### Stated task
Take every line from the listing below that contains "code".

════════════════

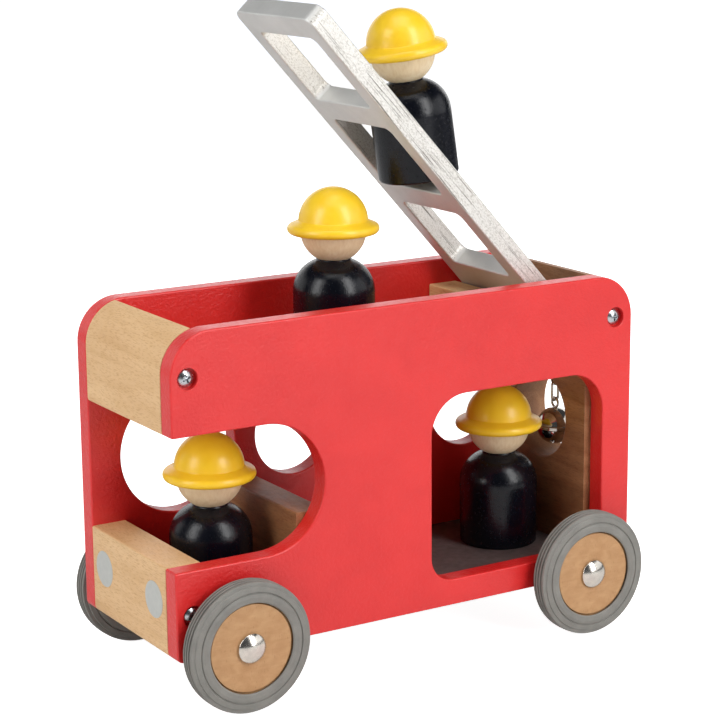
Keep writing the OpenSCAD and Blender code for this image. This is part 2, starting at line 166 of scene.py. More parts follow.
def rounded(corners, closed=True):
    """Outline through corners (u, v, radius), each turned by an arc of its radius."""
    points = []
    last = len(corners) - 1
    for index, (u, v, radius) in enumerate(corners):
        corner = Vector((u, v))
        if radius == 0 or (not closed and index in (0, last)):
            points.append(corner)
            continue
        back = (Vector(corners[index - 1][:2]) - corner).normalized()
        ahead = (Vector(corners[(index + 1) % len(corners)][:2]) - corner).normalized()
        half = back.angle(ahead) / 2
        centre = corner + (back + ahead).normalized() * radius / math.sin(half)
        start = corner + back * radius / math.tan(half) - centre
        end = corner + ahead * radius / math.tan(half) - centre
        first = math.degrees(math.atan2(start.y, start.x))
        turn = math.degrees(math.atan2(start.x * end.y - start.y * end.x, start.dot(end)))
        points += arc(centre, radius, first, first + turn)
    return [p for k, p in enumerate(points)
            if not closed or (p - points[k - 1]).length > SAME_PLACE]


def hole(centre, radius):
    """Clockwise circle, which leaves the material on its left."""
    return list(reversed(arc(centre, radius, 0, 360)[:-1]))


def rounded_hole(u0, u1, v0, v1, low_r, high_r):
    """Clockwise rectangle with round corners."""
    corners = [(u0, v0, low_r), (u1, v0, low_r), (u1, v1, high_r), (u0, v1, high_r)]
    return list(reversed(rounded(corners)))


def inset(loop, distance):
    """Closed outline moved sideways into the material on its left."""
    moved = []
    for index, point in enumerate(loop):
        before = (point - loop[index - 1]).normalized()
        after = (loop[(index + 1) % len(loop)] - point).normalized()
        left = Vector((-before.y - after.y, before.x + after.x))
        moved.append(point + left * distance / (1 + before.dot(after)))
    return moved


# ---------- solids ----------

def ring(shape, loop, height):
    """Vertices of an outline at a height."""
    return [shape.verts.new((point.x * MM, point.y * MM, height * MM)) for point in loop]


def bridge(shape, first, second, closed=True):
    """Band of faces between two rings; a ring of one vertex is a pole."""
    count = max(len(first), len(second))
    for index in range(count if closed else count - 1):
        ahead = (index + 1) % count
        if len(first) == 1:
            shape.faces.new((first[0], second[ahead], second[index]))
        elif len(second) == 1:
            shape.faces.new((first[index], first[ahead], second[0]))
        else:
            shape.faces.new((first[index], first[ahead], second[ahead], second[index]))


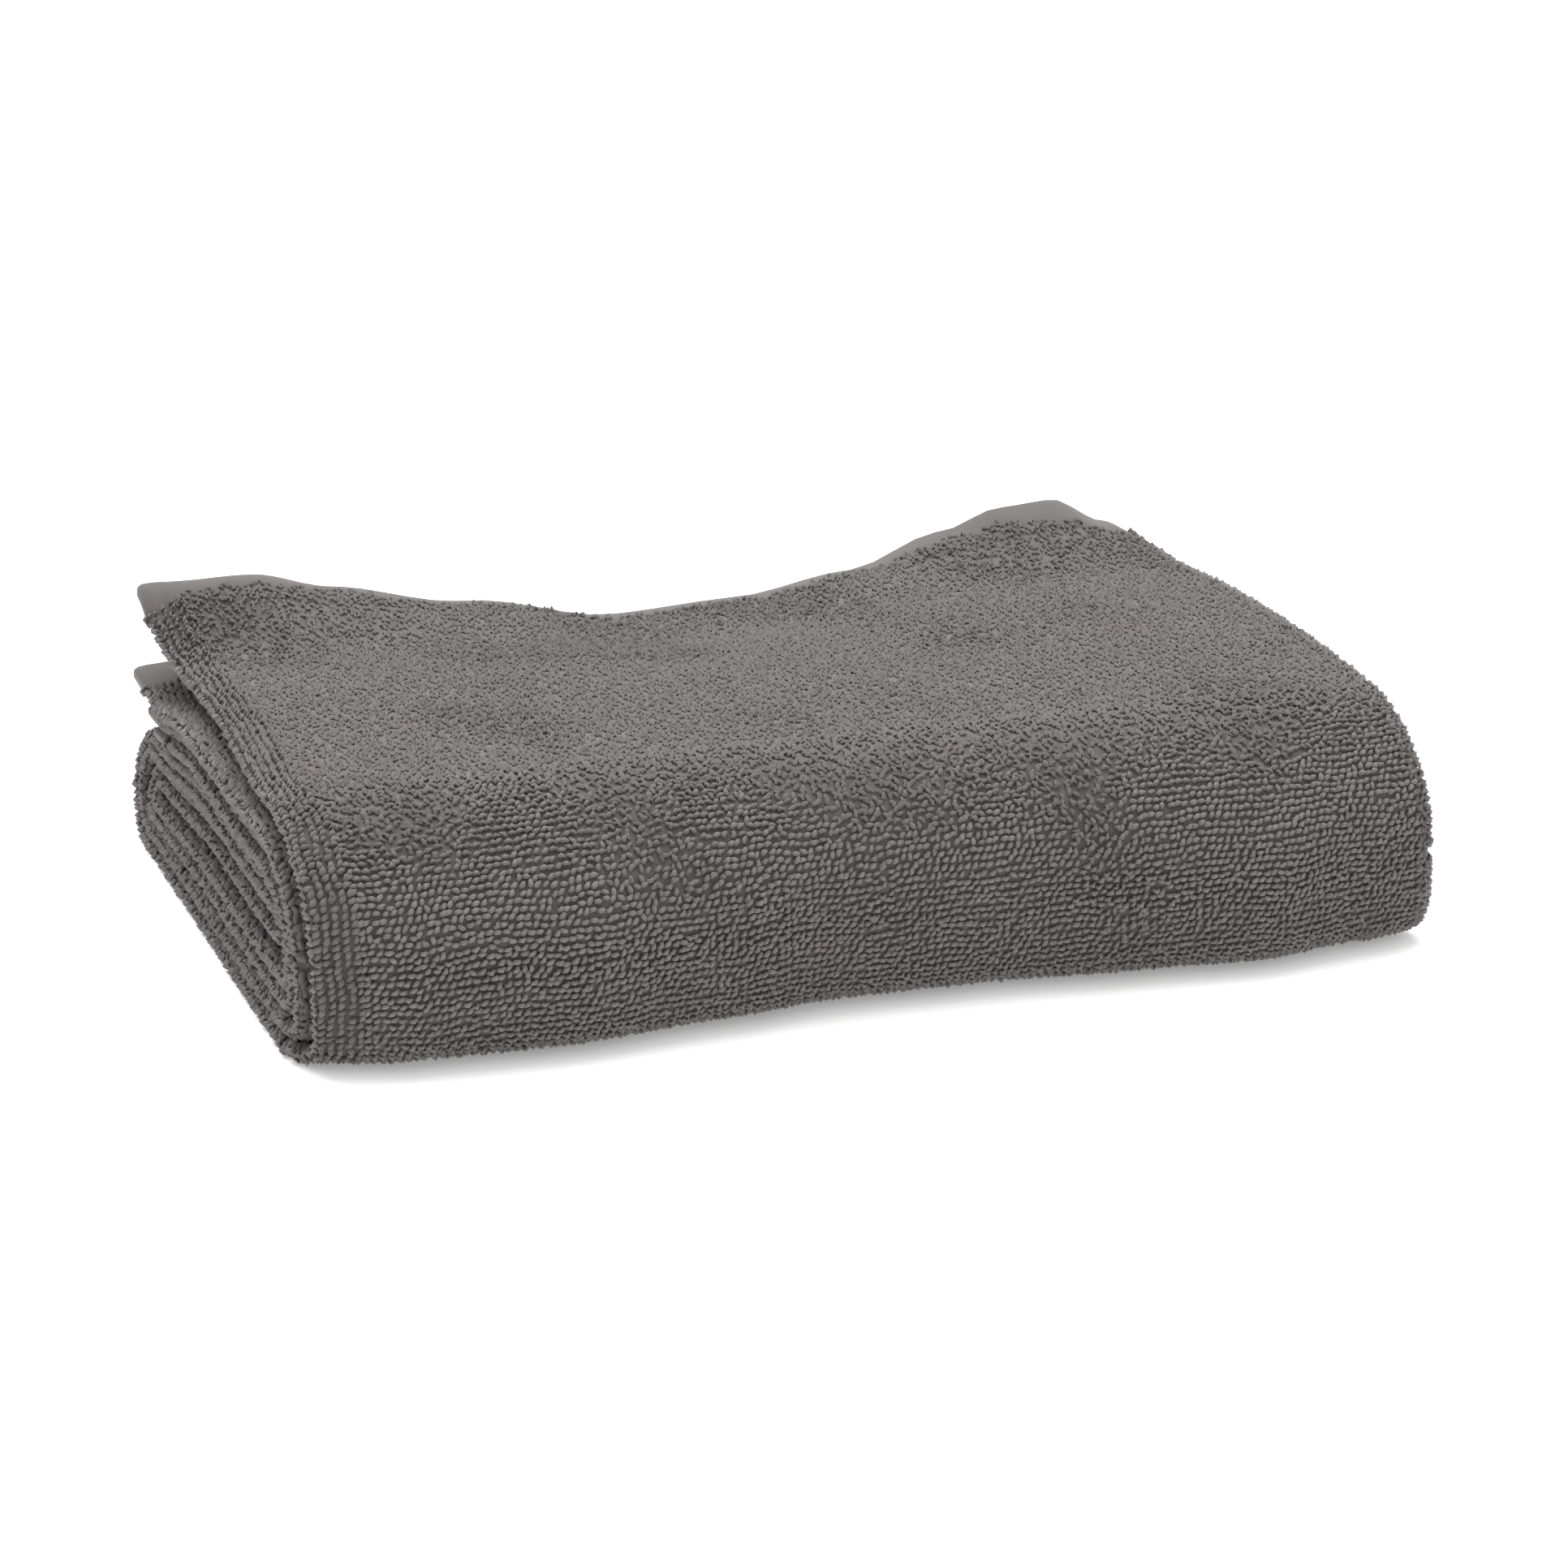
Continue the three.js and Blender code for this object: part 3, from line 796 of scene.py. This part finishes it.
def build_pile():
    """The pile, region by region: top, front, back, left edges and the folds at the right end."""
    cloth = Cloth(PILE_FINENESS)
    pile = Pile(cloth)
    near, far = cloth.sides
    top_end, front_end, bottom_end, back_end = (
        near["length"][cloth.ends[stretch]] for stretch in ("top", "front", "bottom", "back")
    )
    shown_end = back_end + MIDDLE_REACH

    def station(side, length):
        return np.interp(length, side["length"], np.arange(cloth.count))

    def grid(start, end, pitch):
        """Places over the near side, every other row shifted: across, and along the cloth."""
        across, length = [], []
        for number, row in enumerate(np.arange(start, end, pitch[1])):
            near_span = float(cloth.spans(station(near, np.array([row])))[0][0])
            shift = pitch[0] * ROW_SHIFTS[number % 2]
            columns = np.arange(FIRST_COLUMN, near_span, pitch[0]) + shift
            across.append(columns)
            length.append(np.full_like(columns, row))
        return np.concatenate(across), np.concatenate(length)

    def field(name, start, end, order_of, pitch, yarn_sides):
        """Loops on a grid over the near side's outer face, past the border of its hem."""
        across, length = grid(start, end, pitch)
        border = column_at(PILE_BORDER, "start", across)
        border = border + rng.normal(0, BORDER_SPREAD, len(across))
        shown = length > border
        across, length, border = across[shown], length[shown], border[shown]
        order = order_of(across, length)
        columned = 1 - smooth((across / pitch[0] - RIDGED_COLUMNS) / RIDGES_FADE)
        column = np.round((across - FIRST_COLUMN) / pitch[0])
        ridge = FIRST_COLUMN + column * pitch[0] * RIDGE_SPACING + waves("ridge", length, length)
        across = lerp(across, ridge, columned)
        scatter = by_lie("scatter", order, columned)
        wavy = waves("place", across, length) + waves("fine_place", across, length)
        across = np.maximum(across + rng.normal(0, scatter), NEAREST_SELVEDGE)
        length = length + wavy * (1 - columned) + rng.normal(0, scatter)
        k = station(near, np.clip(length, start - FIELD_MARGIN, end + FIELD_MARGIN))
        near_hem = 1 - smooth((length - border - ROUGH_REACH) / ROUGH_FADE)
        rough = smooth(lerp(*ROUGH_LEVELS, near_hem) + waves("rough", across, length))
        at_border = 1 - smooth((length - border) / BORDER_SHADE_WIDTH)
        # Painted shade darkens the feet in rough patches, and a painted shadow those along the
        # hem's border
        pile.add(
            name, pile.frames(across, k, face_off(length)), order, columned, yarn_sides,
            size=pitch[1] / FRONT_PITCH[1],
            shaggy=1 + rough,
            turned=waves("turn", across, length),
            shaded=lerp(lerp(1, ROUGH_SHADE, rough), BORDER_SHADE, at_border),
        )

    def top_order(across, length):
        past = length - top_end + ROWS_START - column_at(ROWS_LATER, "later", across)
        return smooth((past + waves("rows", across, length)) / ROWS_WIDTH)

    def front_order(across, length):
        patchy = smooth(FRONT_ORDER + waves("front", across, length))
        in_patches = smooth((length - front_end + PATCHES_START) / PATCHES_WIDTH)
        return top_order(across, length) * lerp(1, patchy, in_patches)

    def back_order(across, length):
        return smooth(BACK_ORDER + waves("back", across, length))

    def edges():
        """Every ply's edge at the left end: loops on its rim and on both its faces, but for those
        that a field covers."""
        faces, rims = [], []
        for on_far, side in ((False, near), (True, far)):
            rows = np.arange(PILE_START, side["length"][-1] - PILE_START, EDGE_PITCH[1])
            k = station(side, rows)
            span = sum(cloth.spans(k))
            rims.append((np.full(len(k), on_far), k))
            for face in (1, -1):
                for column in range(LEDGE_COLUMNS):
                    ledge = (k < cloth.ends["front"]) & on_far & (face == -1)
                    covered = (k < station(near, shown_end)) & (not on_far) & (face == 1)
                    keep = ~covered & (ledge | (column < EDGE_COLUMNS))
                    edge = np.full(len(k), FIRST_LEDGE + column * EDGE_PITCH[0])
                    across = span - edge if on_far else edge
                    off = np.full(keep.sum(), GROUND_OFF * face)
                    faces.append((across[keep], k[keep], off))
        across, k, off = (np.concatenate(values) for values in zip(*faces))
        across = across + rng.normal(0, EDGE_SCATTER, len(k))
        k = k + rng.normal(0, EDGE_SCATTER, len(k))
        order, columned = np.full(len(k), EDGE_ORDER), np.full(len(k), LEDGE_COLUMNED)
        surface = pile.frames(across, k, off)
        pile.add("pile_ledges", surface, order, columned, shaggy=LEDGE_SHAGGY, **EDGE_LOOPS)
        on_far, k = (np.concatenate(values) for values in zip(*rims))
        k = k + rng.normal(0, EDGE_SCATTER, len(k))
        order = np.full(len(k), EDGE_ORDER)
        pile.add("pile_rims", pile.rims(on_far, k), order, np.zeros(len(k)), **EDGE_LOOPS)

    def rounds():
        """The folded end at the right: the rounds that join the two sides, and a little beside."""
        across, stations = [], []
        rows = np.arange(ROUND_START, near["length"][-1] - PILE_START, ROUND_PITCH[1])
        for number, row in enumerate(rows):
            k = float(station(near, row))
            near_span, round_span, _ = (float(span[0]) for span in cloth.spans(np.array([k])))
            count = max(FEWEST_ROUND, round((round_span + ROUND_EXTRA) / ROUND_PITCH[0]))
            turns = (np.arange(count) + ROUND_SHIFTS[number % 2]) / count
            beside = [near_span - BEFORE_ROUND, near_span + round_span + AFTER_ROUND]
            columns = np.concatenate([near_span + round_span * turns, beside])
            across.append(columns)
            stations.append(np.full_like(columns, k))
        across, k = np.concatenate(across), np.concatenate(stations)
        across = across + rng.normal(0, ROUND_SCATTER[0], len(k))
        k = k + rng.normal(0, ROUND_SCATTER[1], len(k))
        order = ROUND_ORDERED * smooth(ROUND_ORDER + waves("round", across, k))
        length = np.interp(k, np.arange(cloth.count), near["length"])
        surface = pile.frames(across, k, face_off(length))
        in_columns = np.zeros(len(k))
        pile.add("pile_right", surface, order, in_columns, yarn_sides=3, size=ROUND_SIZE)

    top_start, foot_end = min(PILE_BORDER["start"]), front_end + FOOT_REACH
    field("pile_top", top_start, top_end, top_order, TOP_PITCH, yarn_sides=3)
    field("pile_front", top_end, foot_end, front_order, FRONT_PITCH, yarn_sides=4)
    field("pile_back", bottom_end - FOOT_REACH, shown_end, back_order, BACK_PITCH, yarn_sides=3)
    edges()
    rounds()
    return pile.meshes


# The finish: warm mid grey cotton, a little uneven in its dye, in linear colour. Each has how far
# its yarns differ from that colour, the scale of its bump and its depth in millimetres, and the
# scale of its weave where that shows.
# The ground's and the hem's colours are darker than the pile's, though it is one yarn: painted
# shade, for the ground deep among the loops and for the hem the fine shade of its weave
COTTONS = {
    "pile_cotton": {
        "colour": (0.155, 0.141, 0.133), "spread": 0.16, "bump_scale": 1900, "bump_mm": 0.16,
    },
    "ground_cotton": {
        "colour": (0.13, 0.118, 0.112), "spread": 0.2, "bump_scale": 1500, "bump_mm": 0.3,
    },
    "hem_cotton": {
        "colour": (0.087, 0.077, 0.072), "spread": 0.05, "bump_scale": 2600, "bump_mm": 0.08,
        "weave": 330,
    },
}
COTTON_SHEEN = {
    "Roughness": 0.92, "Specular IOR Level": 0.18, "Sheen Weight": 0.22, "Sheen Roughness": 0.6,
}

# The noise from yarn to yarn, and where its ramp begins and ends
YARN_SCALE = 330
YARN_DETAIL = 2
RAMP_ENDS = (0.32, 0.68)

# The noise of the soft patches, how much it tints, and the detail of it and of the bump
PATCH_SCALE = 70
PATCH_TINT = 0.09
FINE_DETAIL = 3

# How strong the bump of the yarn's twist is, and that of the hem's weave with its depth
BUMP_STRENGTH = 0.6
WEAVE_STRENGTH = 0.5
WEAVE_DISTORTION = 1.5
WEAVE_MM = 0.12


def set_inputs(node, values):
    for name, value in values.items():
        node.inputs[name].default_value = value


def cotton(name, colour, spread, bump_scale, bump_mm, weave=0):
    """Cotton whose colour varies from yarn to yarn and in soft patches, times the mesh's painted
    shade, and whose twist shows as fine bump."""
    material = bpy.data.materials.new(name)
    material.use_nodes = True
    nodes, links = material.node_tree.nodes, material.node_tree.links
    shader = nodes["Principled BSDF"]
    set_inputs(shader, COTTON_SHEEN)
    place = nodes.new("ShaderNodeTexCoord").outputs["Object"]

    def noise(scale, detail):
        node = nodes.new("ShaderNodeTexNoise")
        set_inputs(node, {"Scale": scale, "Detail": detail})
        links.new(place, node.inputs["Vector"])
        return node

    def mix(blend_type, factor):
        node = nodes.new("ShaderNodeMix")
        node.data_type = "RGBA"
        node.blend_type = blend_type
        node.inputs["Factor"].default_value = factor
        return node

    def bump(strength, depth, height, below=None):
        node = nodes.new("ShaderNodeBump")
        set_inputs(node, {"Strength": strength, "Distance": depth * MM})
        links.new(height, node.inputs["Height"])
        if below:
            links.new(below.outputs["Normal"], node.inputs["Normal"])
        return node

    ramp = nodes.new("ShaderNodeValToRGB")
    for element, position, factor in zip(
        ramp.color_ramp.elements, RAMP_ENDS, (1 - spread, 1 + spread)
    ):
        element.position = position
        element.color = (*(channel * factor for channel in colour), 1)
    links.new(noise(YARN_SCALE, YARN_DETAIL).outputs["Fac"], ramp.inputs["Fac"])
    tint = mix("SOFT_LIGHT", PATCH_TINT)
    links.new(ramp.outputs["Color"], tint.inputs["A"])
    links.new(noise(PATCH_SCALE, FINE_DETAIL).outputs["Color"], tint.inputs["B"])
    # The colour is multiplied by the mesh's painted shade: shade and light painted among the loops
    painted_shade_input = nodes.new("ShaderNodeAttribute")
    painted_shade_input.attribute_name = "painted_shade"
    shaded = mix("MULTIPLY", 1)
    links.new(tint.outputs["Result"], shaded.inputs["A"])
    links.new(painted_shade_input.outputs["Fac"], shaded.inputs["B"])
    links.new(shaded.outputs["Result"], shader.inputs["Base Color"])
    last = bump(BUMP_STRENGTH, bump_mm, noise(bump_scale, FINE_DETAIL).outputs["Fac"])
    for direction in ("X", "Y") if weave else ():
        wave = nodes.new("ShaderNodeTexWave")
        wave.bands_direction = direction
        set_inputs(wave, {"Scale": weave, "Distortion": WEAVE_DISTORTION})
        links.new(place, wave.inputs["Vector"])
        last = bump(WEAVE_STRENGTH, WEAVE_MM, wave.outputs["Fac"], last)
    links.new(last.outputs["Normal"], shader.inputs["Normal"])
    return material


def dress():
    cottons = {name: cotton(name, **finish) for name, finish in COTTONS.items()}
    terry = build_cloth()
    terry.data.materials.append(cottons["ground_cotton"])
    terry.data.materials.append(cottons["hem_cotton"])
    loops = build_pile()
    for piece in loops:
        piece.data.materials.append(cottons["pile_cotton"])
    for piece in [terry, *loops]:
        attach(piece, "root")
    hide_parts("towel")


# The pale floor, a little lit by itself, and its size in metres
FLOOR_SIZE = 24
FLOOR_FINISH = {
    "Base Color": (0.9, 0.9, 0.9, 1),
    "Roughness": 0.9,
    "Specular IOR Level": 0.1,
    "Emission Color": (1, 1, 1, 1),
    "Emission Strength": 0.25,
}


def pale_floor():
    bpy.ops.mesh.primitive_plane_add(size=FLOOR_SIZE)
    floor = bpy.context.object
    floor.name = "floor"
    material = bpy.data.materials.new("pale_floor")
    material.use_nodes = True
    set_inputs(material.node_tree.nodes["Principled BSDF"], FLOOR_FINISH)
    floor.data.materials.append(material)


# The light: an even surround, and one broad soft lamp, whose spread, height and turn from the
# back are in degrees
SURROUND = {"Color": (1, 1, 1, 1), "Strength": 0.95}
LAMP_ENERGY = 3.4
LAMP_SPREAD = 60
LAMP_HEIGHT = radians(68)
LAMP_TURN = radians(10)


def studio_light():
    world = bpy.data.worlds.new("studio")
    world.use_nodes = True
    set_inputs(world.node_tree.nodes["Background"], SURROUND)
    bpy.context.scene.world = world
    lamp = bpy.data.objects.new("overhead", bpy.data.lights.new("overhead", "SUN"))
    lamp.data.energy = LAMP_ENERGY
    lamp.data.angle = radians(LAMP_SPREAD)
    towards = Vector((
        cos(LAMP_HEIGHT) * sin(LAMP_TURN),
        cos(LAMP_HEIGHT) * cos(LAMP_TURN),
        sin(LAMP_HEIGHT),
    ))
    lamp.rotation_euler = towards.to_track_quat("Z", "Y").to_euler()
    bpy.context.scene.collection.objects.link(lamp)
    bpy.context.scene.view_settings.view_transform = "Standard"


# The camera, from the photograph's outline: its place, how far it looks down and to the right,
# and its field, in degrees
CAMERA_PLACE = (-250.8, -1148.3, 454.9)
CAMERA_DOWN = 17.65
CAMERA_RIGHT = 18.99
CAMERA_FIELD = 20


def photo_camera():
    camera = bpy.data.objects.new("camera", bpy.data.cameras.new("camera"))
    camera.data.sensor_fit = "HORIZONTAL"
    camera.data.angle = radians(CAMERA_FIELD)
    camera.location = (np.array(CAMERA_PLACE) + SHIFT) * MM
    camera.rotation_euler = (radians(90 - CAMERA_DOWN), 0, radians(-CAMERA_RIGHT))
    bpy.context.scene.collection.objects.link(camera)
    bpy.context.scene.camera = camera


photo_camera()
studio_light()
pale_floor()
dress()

════════════════

### Result below
Keep writing the OpenSCAD and Blender code for this image. This is part 2, starting at line 166 of scene.py. More parts follow.
Continue the three.js and Blender code for this object: part 3, from line 796 of scene.py. This part finishes it.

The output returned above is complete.